On Tue, Oct 2, 2012 at 8:37 AM, Tomas Doran <[email protected]> wrote:
> I entirely agree - there should never be explicit code like this needed.
>
> However, currently, if you remove it - then the tests fail.
>
I just looked at the tests. It's easy to make it mostly pass, but there's
parts of that test that I don't understand.
Just so we agree, the serialized data should be utf8-encoded octets, and
deserialized back into characters. That's what JSON does automatically.
And it's expected that character data is correctly flagged -- e.g. utf8
octets brought in from, say a database, is correctly decoded
(pg_enable_utf8 for Postgresql as an example).
I also use JSON (or JSON::XS) so not clear if JSON::ANY behaves the same.
The test has inline utf8 *character* strings but fails to set "use utf8" at
the start of the test. So, this attribute:
has 'utf8_string' => (
is => 'rw',
isa => 'Str',
default => sub { "ネットスーパー (Internet Shopping)" }
);
means that the utf8_string is not flagged as character data. That sets in
motion the failure of the rest of the tests.
So, I added "use utf8;" at the top of the test.

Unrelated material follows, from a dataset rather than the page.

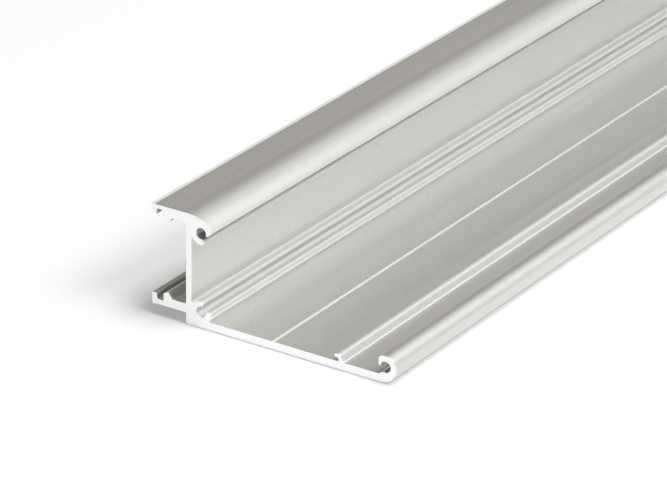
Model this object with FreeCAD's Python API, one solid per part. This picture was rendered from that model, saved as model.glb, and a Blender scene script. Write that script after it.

When comparing the serialized data then need to encode the test character
string to utf8 octets (because we are comparing to serialized octets).
is($json,
*encode_utf8(* '{"__CLASS__":"Foo","utf8_string":"ネットスーパー (Internet
Shopping)"}*')*,
'... got the right JSON');
But, I'm confused by the last test set that starts like this:
my $test_string;
{
use utf8;
$test_string = "ネットスーパー (Internet Shopping)";
no utf8;
}
Ok, so now we have a character string.
But, then the tests forces the utf8 bit off:
Encode::_utf8_off($test_string);
So, I'm just not clear what these tests are trying to do. What's the point
of testing that a character string with its utf8 flag forced off works
correctly?
--
Bill Moseley
[email protected]